Faithful vultures is an interesting track because that one has a lot of things going on sample wise. There's a bell tower that I sampled, chopped and looped in reverse and it's this weird, chromatic, sliding sound. I also sampled a harmonium, chopped and looped to oblivion. Yeah, lots of eclectic sounds, but also just a few instruments. And there's one guitar.

So would you say your main instrument is just the way you electronically put everything together? 


It depends on the project, sometimes yes. A lot of it is really the quilt aspect of it, the production aspect of it, but it really depends on the setting. Live a lot of the times, it’s my voice doing the heavy lifting and sometimes I'll have the synth in front of me, or just a keyboard or even a guitar. I would say for this particular album, the main instrument is just the vocals, because there are so many ways that I like to translate songs from Samsara into vocal forward arrangements or even just voice and drone. Even a cappella, a lot of the time, I go in with the looper pedal live, and maybe like a delay reverb unit, and just sing on top of myself over and over again. So at that point, the voice is the main instrument, if not the only instrument. 

That makes sense to me that you talk about your voice being the main instrument here, because I remember when I first listened to Samsara, it was mostly the sound textures that drew me in. 
I was like ‘oh, this is like a sound texture based thing’ Then once I listened to it a bit more I realized, oh, no, there's lots of thematic things with the lyrics at work here too. Could you talk a bit about those themes?

Yeah, so there's 3 characters in Samsara. We've got the deer and the snake and the vulture. They were all selected because of their relationship with death and reincarnation. That's super central. The deer with chronic wasting disease drew me in the most, the idea of something so earthly being in limbo between being alive and just being dead. That was the most literal example of a zombie I could think of, the most earthly example that's not supernatural. And then we have the vulture whose job, or whose way of surviving, is very related to death. The appetite for death, the most literal sense, is where the vulture's coming from. The idea of living off of death, which is kind of paradoxical. Then the snake, the Oroboro specifically. That symbol was a big deal, because across mythologies and across traditions there's always an underlying concept of reincarnation, or self consumption to the point of rebirth, to the point of re-death. And then the idea of the snake eating itself was also interesting because there's a big theme of introspection to the extreme point of self-consumption, and I think the snake, the orboros, was a really good example of that. 
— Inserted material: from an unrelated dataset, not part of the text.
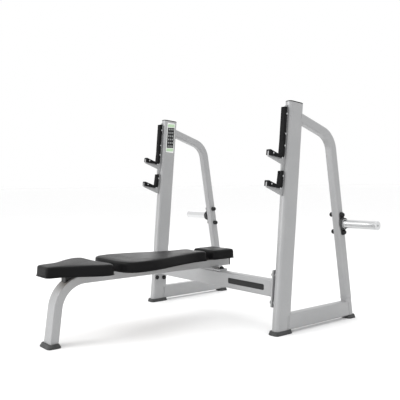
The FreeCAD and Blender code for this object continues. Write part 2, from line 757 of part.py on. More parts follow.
def build():
    nodes = {}
    nodes.update(paired("upright", upright()))
    nodes.update(paired("upright_cap", upright_cap()))
    nodes.update(paired("rear_tube", rear_tube()))
    nodes.update(paired("rear_post", rear_post()))
    nodes.update(paired("base_tube", base_tube()))
    front = Vector(STAND_X, upright_centre(FOOT_H / 2) - 2, 0)
    rear = Vector(STAND_X, REAR_Y0 + 2, 0)
    nodes.update(paired("front_foot", rubber_foot(front, 68, 126, 9, upright_bar())))
    nodes.update(paired("rear_foot", rubber_foot(rear, 68, 68, 9, post_bar())))
    nodes["bench_foot"] = rubber_foot(Vector(0, LEG_Y0 - 2, 0), 114, 72, 16, bench_bar())
    nodes.update(paired("hook_plate", hook_plate()))
    nodes.update(paired("bar_guard", guard()))
    nodes.update(paired("upper_liner", liner(CRADLE_Z, False)))
    nodes.update(paired("lower_liner", liner(CRADLE_Z - CRADLE_STEP, True)))
    nodes["liner_screws"] = liner_screws()
    nodes.update(paired("peg_plate", peg_plate()))
    nodes.update(paired("storage_peg", peg()))
    nodes.update(paired("peg_cap", peg_cap()))
    nodes["peg_tip_screws"] = Part.makeCompound(both_sides([peg_tip_screw()]))
    nodes.update(paired("peg_bumper", bumper()))
    nodes["peg_bolts"] = peg_through_bolts()
    nodes["peg_nuts"] = peg_nuts()
    nodes["peg_bolt_caps"] = peg_bolt_caps()
    nodes["cross_beam"] = cross_beam()
    nodes.update(paired("beam_end_plate", end_plate()))
    nodes["frame_bolts"] = frame_bolts()
    nodes["frame_bolt_caps"] = frame_bolt_caps()
    nodes["weld_nuts"] = weld_nuts()
    nodes["bench_frame"] = bench_frame()
    nodes["spine_end_cap"] = spine_end_cap()
    nodes["saddle_plate"] = saddle_plate()
    nodes["pad_supports"] = pad_supports()
    nodes["seat_bracket"] = seat_bracket()
    nodes["pad_screws"] = pad_screws()
    nodes["tee_nuts"] = tee_nuts()
    for name, side in (("seat", SEAT_SIDE), ("back", BACK_SIDE), ("head", HEAD_SIDE)):
        nodes[name + "_board"] = drilled_board(side)
        nodes[name + "_pad"] = pad(side)
    nodes["info_plate"] = info_plate()
    return nodes


os.makedirs("parts", exist_ok=True)
for name, shape in build().items():
    shape.exportStep("parts/" + name + ".step")
    print(name, len(shape.Solids), "solids", round(shape.Volume / 1000), "cm3", shape.isValid())
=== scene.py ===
"""Olympic bench press: finishes, upholstery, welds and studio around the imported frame. Metres."""

import json
import math

import bmesh
import bpy
from mathutils import Matrix, Vector


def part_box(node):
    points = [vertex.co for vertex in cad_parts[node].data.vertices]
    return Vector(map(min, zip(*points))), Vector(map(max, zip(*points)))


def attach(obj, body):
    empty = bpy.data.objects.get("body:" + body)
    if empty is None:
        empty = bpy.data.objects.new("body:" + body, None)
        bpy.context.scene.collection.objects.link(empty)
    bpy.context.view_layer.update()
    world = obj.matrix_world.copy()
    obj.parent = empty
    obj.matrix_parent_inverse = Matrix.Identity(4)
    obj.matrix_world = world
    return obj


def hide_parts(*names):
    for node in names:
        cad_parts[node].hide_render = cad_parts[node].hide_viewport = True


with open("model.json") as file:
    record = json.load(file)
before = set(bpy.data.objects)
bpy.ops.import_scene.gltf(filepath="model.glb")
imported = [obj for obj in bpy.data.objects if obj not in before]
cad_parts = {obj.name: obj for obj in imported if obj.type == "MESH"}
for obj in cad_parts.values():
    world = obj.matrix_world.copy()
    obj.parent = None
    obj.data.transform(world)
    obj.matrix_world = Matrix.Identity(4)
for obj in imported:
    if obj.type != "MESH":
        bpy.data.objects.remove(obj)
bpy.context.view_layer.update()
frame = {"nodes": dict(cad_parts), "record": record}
NODES = frame["nodes"]
ROOT = "root"
TAU = 2 * math.pi

# ---- frame geometry that the added pieces follow ----
UPRIGHT_LEAN = 0.0953            # backward lean of the uprights, dY per dZ
REAR_LEAN = -0.157               # forward lean of the rear tubes' lower run
REAR_HALF = 0.025                # half the side of the rear tube
TUBE_R = 0.010                   # corner radius of the base tube
BEAD_R = 0.0022                  # size of a weld bead
RIPPLE = 0.0030                  # spacing of the ripples along a bead

CAD_ROLL = 0.014                 # roll round the top edge of each CAD pad
ROLL = 0.010                     # the tighter roll of the sewn cover
PAD_SHRINK = 0.0025              # start size of a pad before it swells
VOXEL = 0.0055
PRESSURE = 4.0
SWELL_CAP = 0.0035
EVENING = 30                     # passes that spread the swelling evenly, so no wrinkle is left
WELT_R = 0.0021
STITCH = 0.0052                  # spacing of the stitches
HEM = 0.007                      # staples in from the edge of the underside
STAPLE_GAP = 0.032
STAPLE_HALF = 0.005
WIRE_R = 0.0005                  # thread and staple wire

# ---- printed sheets ----
FILM = 0.0003                    # thickness of a printed sheet
PLATE_MARGIN = 0.955             # printed length over the height of the instruction plate's box
PLATE_LEAN_SHARE = 0.73          # the plate's own width over the depth of its leaning box
BANDS = (("header", 0.42, 0.10, "green"), ("panel", 0.0, 0.70, "black"), ("footer", -0.42, 0.10, "green"))
CELL_ROWS = 6
CELL_TOP = 0.29                  # height of the top row of cells, over the printed length
CELL_STEP = 0.116
CELL_SPREAD = 0.27               # spacing of the columns, over the plate's width
STRIPE_SHARE = 0.27              # length of the beam's stripe, over the beam's
STRIPE_PLACE = 0.80              # its centre along the beam
STRIPE_TALL = 0.032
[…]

Those are the most prevalent in terms of what you can directly see within the songwriting. I do tend to switch perspectives a lot, maybe like an ensemble cast. Faithful vulture, you're in the vulture's perspective, the altars is [from] the deer's perspective, and so is chronic wasting disease, Then ouroboros is in the snake’s perspective. 

I think I was also really fascinated with the idea of cyclical decay and reincarnation. Finding reincarnation in everyday things like waking up and going to sleep, or digesting food, maybe.